Ainsi, ceux qui considèrent Sékou Camara et Paul Moussa Diawara comme n’étant que du menu fretin, qu’on a jeté en pâture à l’opinion publique, pourraient assoir leur conviction sur la volonté du nouveau gouvernement de nettoyer les écuries d’Augias.
Il s’agit là d’un pari risqué à prendre pour le Premier ministre, quand on sait que notre pays est tenu par une oligarchie de fait. Les dirigeants et leur entourage étant plus soucieux de protéger leur rente de situation que du sort de la population.
Le parti au pouvoir pas gêné aux entournures
Vous relevez aussi le fait que le parti au pouvoir ne soit pas du tout gêné aux entournures, et a plutôt préférer lâcher ses cadres mis en cause dans ces affaires sulfureuses ?
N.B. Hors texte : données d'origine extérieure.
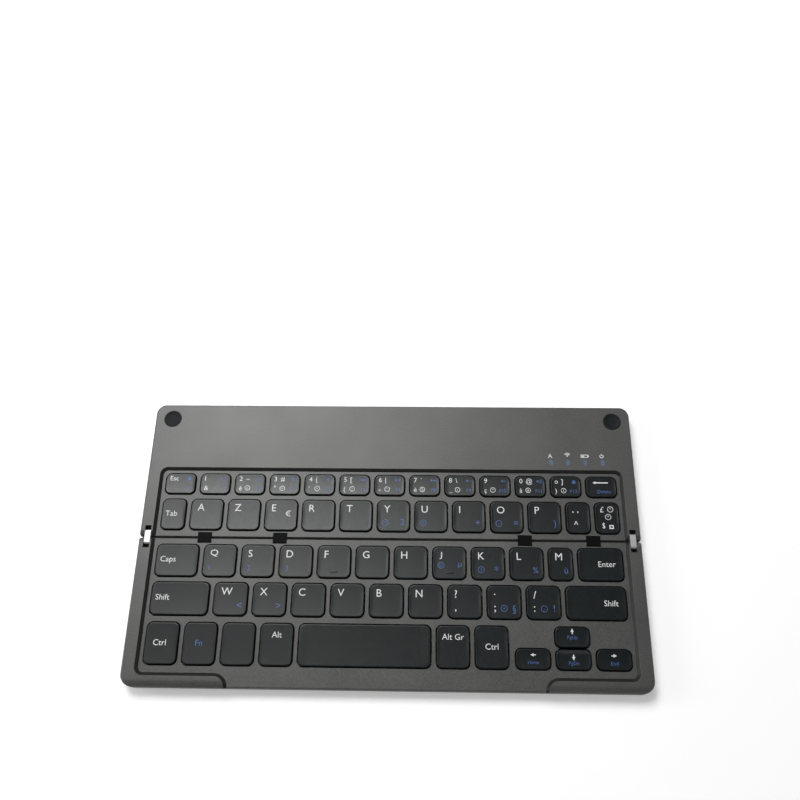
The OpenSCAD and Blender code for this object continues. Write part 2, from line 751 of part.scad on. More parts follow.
module lower_key_plate() lower() key_plate(front_keys, front_deck_v + 3.4);
module upper_key_plate() key_plate(rear_keys, rear_deck_v + 0.8);

// Printed switch membrane below a half's keys
module membrane(v1) {
    v0 = seam_margin + 0.3;
    color([0.72, 0.74, 0.70]) translate([0, (v0 + v1) / 2, membrane_z]) linear_extrude(membrane_t)
        round_rect(2 * deck_half_w + 0.8, v1 - v0, plate_r);
}

module lower_membrane() lower() membrane(front_deck_v - 0.4);

// The rear membrane has a tail that ends below the circuit board
module upper_membrane() {
    v1 = rear_deck_v;
    tail_w = 16;
    tail_v = board_v - board_d / 2 + 5;
    membrane(v1);
    color([0.72, 0.74, 0.70]) translate([board_x - tail_w / 2, v1 - 1, membrane_z])
        cube([tail_w, tail_v - v1 + 1, membrane_t]);
}

// Rubber dome below each key, as high as the key's plunger reaches down
module domes(keys) {
    color([0.86, 0.86, 0.84]) for (k = keys) translate([k[0], k[1], stack_z]) {
        cylinder(h = dome_lip, d = dome_d);
        translate([0, 0, dome_lip - eps])
            cylinder(h = dome_top_z - stack_z - dome_lip + eps, d1 = dome_d - 2 * dome_lip,
                d2 = dome_top_d);
    }
}

module lower_domes() lower() domes(front_keys);
module upper_domes() domes(rear_keys);

// Key cap in an opening: skirt, rounded shoulder, retaining tabs, hollow and plunger
module key_cap(opening_w, opening_d) {
    w = opening_w - 2 * key_gap;
    d = opening_d - 2 * key_gap;
    r = key_opening_r - key_gap;
    shoulder_z = key_z - key_shoulder_h;
    difference() {
        union() {
            round_frustum(w, d, r, key_draft, key_low_z, shoulder_z);
            round_frustum(w - 2 * key_draft, d - 2 * key_draft, r - key_draft,
                key_shoulder_run, shoulder_z - eps, key_z);
            translate([-w / 2 - key_tab, -key_tab_l / 2, key_low_z])
                cube([w + 2 * key_tab, key_tab_l, key_tab_h]);
        }
        translate([0, 0, key_low_z - 1]) linear_extrude(key_z - key_top_t - key_low_z + 1)
            round_rect(w - 2 * key_wall, d - 2 * key_wall, r - key_wall);
    }
    translate([0, 0, dome_top_z]) cylinder(h = key_z - key_top_t - dome_top_z + eps, d = dome_top_d);
}

// Raised bar on a home key, near its front edge
module home_bar(opening_d) {
    bar_w = 4;
    bar_d = 0.7;
    bar_v = opening_d / 2 - key_gap - home_bar_in;
    translate([-bar_w / 2, bar_v, key_z - eps]) cube([bar_w, bar_d, home_bar_h + eps]);
}

module key_row(keys) {
    color([0.13, 0.13, 0.13]) for (k = keys)
        translate([k[0], k[1], 0]) key_cap(k[2], k[3]);
}

module number_row_keys() key_row(number_row);
module letter_row_keys() key_row(letter_row);

module front_key(i) {
    k = front_keys[i];
    color([0.13, 0.13, 0.13]) lower() translate([k[0], k[1], 0]) {
        key_cap(k[2], k[3]);
        for (name = home_bar_keys) if (name == front_key_names[i]) home_bar(k[3]);
    }
}

module battery() {
    fold = 1;
    color([0.75, 0.76, 0.78]) translate([battery_x, battery_v, cover_z]) {
        linear_extrude(battery_t) round_rect(battery_w, battery_d, 1.2);
        translate([battery_w / 2 - eps, -battery_d / 2 + 2, 0.8]) cube([fold, battery_d - 4, 0.6]);
    }
}

// Board with its radio shield, controller and the lamps below the status lenses
module circuit_board() {
    cut_w = socket_w + 0.1;
    shield = [12, 10, 1.4];
    chip = [7, 7, 1];
    led = [1.6, 1, led_h];
    color([0.05, 0.28, 0.16]) translate([0, 0, board_z]) difference() {
        translate([board_x, board_v, 0]) linear_extrude(board_t) round_rect(board_w, board_d, 1);
        translate([socket_x - cut_w / 2, half_d - socket_l - 0.2, -1]) cube([cut_w, big, 3]);
    }
    color([0.7, 0.7, 0.7]) translate([0, 0, board_z + board_t - eps]) {
        translate([board_x, board_v, 0]) rotate([0, 0, 180]) cube(shield);
        translate([board_x - board_w / 2 + chip[0], board_v - chip[1], 0]) cube(chip);
        for (i = [0 : lens_n - 1]) translate([lens_x + i * lens_pitch - led[0] / 2, lens_v - led[1] / 2, 0])
            cube(led);
    }
}

// Charging socket: a half-round-ended shell with a tongue, closed at its back
module charging_socket() {
    shell_t = 0.3;
    tongue = [6.7, 0.7, 5];
    mount = [socket_w + 3, 3, socket_mount_t];
    color([0.78, 0.78, 0.8]) translate([socket_x, half_d - 0.15, socket_z]) rotate([90, 0, 0]) {
        difference() {
            linear_extrude(socket_l) socket_outline(0);
            translate([0, 0, -1]) linear_extrude(socket_l - shell_t + 1) socket_outline(-shell_t);
        }
        translate([0, 0, socket_l - tongue[2]]) linear_extrude(tongue[2])
            square([tongue[0], tongue[1]], center = true);
    }
    color([0.78, 0.78, 0.8]) difference() {
        translate([socket_x - mount[0] / 2, half_d - socket_l, board_z + board_t]) cube(mount);
        translate([socket_x, half_d, socket_z]) rotate([90, 0, 0])
            linear_extrude(socket_l + 1) socket_outline(-shell_t);
    }
}

// Four light studs on one strip below the band
module status_lenses() {
    strip_t = 0.5;
    strip_l = (lens_n - 1) * lens_pitch + lens_w + 2;
    top = rim_z - 0.05;
    led_z = board_z + board_t + led_h;
    color([0.6, 0.66, 0.75, 0.9]) {
        translate([lens_x - lens_w / 2 - 1, lens_v - lens_l / 2 - 0.5, band_low_z - strip_t])
            cube([strip_l, lens_l + 1, strip_t]);
        for (i = [0 : lens_n - 1]) translate([lens_x + i * lens_pitch, lens_v, 0]) {
            translate([0, 0, band_low_z - eps]) linear_extrude(top - band_low_z + eps)
                round_rect(lens_w, lens_l, 0.4);
            translate([0, 0, led_z]) cylinder(h = band_low_z - strip_t - led_z + eps, d = 1.6);
        }
    }
}

module closing_bumpers() {
    proud = closed_gap - 0.05;
    color([0.05, 0.05, 0.05]) for (x = [-1, 1])
        translate([x * (case_w / 2 - bumper_x_in), half_d - bumper_y_in, deck_z])
            cylinder(h = deck_drop + proud, d = bumper_d);
}

module closing_magnets() {
    color([0.7, 0.7, 0.72]) for (x = [-1, 1])
        translate([x * magnet_x, magnet_v, magnet_z])
            cylinder(h = magnet_t, d = magnet_d);
}

lower_case();
lower_bottom_cover();
lower_key_plate();
lower_membrane();
lower_domes();
lower_feet();
lower_screws();
lower_hinge_pins();
side_hinge_links();
cable_bridges();
upper_case();
upper_bottom_cover();
upper_key_plate();
upper_membrane();
upper_domes();
upper_feet();
upper_screws();
upper_hinge_pins();
battery();
circuit_board();
charging_socket();
status_lenses();
closing_bumpers();
closing_magnets();
number_row_keys();
letter_row_keys();
for (i = [0 : len(front_keys) - 1])
    front_key(i);
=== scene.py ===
"""Folding keyboard, opened flat on a pale floor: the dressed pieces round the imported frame.

All lengths are in metres, in the part's own frame: X along the keyboard, Y to its rear edge, Z up.
The signs on the keys are drawn and placed in millimetres.
"""
import json
import math

import bmesh
import bpy
import numpy as np
from mathutils import Matrix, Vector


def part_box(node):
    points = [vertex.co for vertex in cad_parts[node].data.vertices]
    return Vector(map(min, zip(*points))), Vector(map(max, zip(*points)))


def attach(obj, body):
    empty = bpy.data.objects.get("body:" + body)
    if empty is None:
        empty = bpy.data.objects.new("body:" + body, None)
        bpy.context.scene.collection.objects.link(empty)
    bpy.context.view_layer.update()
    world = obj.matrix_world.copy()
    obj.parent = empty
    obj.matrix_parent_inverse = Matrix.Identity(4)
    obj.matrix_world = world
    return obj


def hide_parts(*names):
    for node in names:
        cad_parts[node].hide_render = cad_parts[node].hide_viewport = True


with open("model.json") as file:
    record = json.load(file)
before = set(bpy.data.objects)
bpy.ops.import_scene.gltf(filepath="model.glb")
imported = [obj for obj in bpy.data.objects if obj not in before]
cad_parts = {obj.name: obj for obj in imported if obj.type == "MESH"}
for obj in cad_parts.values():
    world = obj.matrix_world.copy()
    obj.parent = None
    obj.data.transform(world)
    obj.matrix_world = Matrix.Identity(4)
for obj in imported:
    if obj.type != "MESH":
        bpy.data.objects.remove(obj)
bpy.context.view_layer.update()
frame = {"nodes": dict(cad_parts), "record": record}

MM = 0.001

# Key caps, as the solids have them: retaining lips, corners, shoulders, walls and home bars
KEY_TAB = 0.6 * MM
KEY_TAB_L = 5 * MM
KEY_TAB_H = 0.6 * MM
CAP_CORNER_R = 2.9 * MM
SHOULDER_H = 0.5 * MM
SHOULDER_RUN = 0.5 * MM
KEY_DRAFT = 0.1 * MM
KEY_WALL = 0.9 * MM
KEY_TOP_T = 1.0 * MM
TAB_CAP_W = 12.3 * MM
HOME_BAR_H = 0.25 * MM
HOME_BAR_IN = 3.6 * MM
HOME_BAR_HALF_W = 2 * MM
HOME_BAR_HALF_D = 0.35 * MM

# Shells, lenses and bumpers, as the solids have them
RIM_W = 6.25 * MM
DECK_DROP = 1.4 * MM
LENS_N = 4
LENS_W = 2 * MM
LENS_FLANGE = 1 * MM
BUMPER_D = 9.2 * MM

# What the dressed key caps add: a round top edge, a dished top and one key's sloped rear
TOP_INSET = KEY_DRAFT + SHOULDER_RUN
EDGE_R = 0.18 * MM
DISH = 0.1 * MM
DISH_EASE = 0.1
REAR_SLOPE_RUN = 2.0 * MM
REAR_SLOPE_DROP = {"key_down": 0.7 * MM}
HOME_BAR_R = 0.34 * MM
HOME_BAR_ROOT = 0.1 * MM
SIDE_BAND = 0.2 * MM

FRONT_KEYS = [
    "key_caps", "key_q", "key_s", "key_d", "key_f", "key_g", "key_h", "key_j", "key_k", "key_l",
    "key_m", "key_enter",
    "key_left_shift", "key_w", "key_x", "key_c", "key_v", "key_b", "key_n", "key_comma",
    "key_period", "key_slash", "key_right_shift",
    "key_left_ctrl", "key_fn", "key_system", "key_alt", "key_space", "key_alt_gr",
    "key_right_ctrl",
    "key_left", "key_up", "key_down", "key_right"]
HOME_BAR_KEYS = ("key_f", "key_j")


def corners(node):
    """The lowest and highest corner of a CAD node as two arrays."""
    low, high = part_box(node)
    return np.array(low), np.array(high)


CASE_LOW, CASE_HIGH = corners("lower_case")
RIM_Z = CASE_HIGH[2]
DECK_Z = RIM_Z - DECK_DROP


# Meshes

def new_object(name, points, faces, material):
    """An object in the scene, made from arrays of points and faces, with one material."""
    mesh = bpy.data.meshes.new(name)
    mesh.from_pydata(np.asarray(points).tolist(), [], faces)
    mesh.validate()
    mesh.update()
    mesh.materials.append(material)
    made = bpy.data.objects.new(name, mesh)
    bpy.context.scene.collection.objects.link(made)
    return made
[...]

La désinvolture avec laquelle les deux hauts commis de l’État disposaient des ressources publiques ne peut que susciter indignation et colère chez le contribuable guinéen. Et cela est une preuve éloquente que le gouvernement a du mal à bien tenir les cordons de la bourse publique.
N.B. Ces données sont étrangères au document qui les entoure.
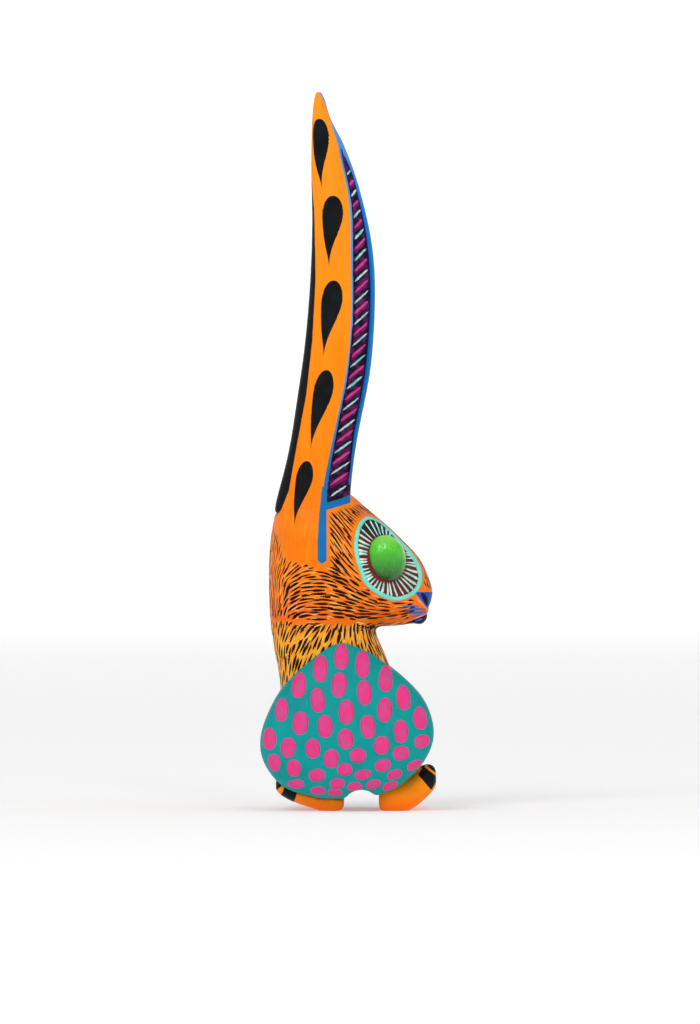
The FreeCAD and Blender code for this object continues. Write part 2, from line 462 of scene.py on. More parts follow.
def above_seat(points):
    """Height above the slanting plane that the ears stand on."""
    return (points - np.array(SEAT_POINT)) @ np.array(SEAT_UP)


def carve_body():
    """Torso, head and ears as one skin, with its joints filled and sanded over."""
    parts = ("torso", "neck_dowel", "head", "right_eye", "left_eye", "right_ear", "left_ear", "ear_pegs")
    skin = skinned(cad_mesh(*parts))
    points = points_of(skin)
    eye_middle, eye_half = middle_and_half("right_eye")
    eye_disc = np.hypot(*((points - eye_middle) / (eye_half + 1.2))[:, [0, 2]].T)
    outwards = np.abs(points[:, 1]) > 10
    relax(skin, np.where(outwards, 1 - rise(eye_disc, 0.9, 1.15), 0), 400)

    # The middle of the head, the foot of the ears and the throat are sanded smooth.
    x, _, z = points_of(skin).T
    head = rise(z, 91, 95) * (1 - rise(above_seat(points_of(skin)), -1, 2))
    relax(skin, 0.8 * head * near(x, 8, 20), 80)
    relax(skin, 0.8 * near(above_seat(points_of(skin)), 0, 4), 20)
    relax(skin, 0.8 * near(np.hypot(x - 14, z - 91), 0, 5), 20)

    # The cheeks stand over the neck, and the line of the mouth is cut in.
    points = points_of(skin)
    x, y, z = points.T
    cheek = rise(z, JAW - 2.5, JAW + 1) * (1 - rise(z, JAW + 3, JAW + 13))
    collar = (1 - rise(z, NECK_JOINT + 1, JAW)) * rise(z, 78, 88)
    sides = rise(x, -37, -26) * (1 - rise(x, 16, 30))
    mouth = near(z, along_jaw(x), 0.9) * rise(x, 27, 32)
    points += normals_of(skin) * ((0.5 * cheek - 0.4 * collar) * sides - 0.5 * mouth)[:, None]

    # The nose stands out over the lips, the chin hangs a little, and the tips of the ears are slimmer.
    points[:, 0] += 0.5 * near(z, 109, 4) * rise(x, 38, 41.5) - 0.8 * near(z, 101.5, 4) * rise(x, 36, 40)
    points[:, 2] -= 1.6 * near(x, 37.4, 6) * (1 - rise(z, 96.5, 98.5))
    points[:, 0] -= 1.3 * near(z, 346, 14) * rise(x, -15, -9)

    # The dip behind the brow is filled up to a straight slope.
    drop = 0.82
    slope = math.hypot(1, drop)
    under_brow = (158.2 - z - drop * (x - 1.2)) / slope
    filled = (1 - rise(np.abs(y), 6, 13)) * rise(z, 152, 153.5) * rise(x, -1.5, 0) * (1 - rise(z, 158, 159.5))
    points += (np.clip(under_brow, 0, 4) * filled)[:, None] * np.array((drop, 0, 1)) / slope
    move_points(skin, points)
    relax(skin, 0.4, 4)
    return skin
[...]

Et c’est vraiment dommage que l’argent public soit géré par des cadres qui n’ont pas l’honnêteté chevillée au corps. Face à l’écho qu’a eu cette affaire au sein de l’opinion, le parti au pouvoir a pris ses distances avec les deux directeurs qui ont désormais la tête dans la boue.
Le Rpg arc-en-ciel n’est donc pas gêné aux entournures, bien que ces cadres soient issus de ses rangs. La direction a d’ailleurs profité de son assemblée générale pour se désolidariser des deux directeurs généraux évincés de leurs postes et poursuivis pour prévarication des deniers publics. Saloum Cissé, secrétaire général du parti, a favorablement accueilli la mesure.
«C’est une très bonne chose », a-t-il lâché, devant un parterre de journalistes, en marge de leur réunion hebdomadaire de ce samedi.
Ajoutant dans la foulée que ‘’la direction nationale du parti apprécie à plus d’un titre l’acte du pouvoir central. Il faut que le contrôle soit vraiment effectif dans tous les secteurs’’, a souhaité ce baron de la majorité présidentielle.
Par ce coup de pied de l’âne assené aux deux dirigeants de société, le parti au pouvoir vient de démontrer qu’il est sans état d’âme et ne s’embarrassera d’aucun scrupule, quand il est question de sacrifier même ses éléments les plus zélés. Pour ripoliner l’image du pouvoir exécutif.
Sékou Camara et Paul Moussa Diawara sont aujourd’hui honnis et bannis au Rpg, dont la direction a embouché la même trompette que l’opinion nationale dans son ensemble pour crier haro sur eux.
A eux donc de se dépêtrer de ce merdier dans lequel ils se sont foutus, par leur cupidité. Sans perdre pour autant de vue que Sékou et Paul Moussa bénéficient pour le moment de la présomption d’innocence.
Le baiser de judas de Kassory à Cellou ?
Pour terminer Mamadou Dian, vous vous demandez si le chef de file de l’opposition ne se laissera pas prendre par les sentiments d’amitié qui le lient vraisemblablement au Dr Kassory Fofana, pour se faire entortiller?
Le Premier ministre a dès sa prise de fonction, entamé une série de visites dans les institutions républicaines et dans les sièges des partis politiques. Une manière pour Kassory Fofana de gagner certainement la confiance de ces structures.
C’est ainsi que le lundi 4 juin il s’est rendu au quartier général de l’Union des forces démocratiques de Guinée (Ufdg), où il a été reçu par Cellou Dalein Diallo. Après des échanges de poignées de main et d’accolades, Cellou et son hôte ont eu des discussions sur la nature de la collaboration que le Premier ministre souhaiterait avoir avec l’opposition.
Il a mis la rencontre à profit pour demander au président de l’Ufdg de lui faire parvenir un mémorandum relatif aux revendications de l’opposition républicaine.
Mais quand on sait que le pouvoir exécutif ne manque pas d’habiles tours de passes passes, pour se soustraire de ses engagements, rien ne garantit pour le moment que le nouveau Premier ministre ferra bouger les lignes dans la résolution de la crise post-électorale.
On peut même qualifier la situation de bouteille à l’encre.
Avec Kassory Fofana, on peut bien craindre que le chef de file de l’opposition ne se laisse guider par ses émotions, dans ses rapports avec l’exécutif. Et au cas où Dr Kassory s’inscrivait dans la même logique que le locataire du palais Sékhoutouréa, alors Cellou Dalein risque de se faire de nouveau entortiller.
Même si son discours de ce samedi, appelant à la remobilisation de ses troupes, semble indiquer pour le moment que l’homme est encore sur ses gardes.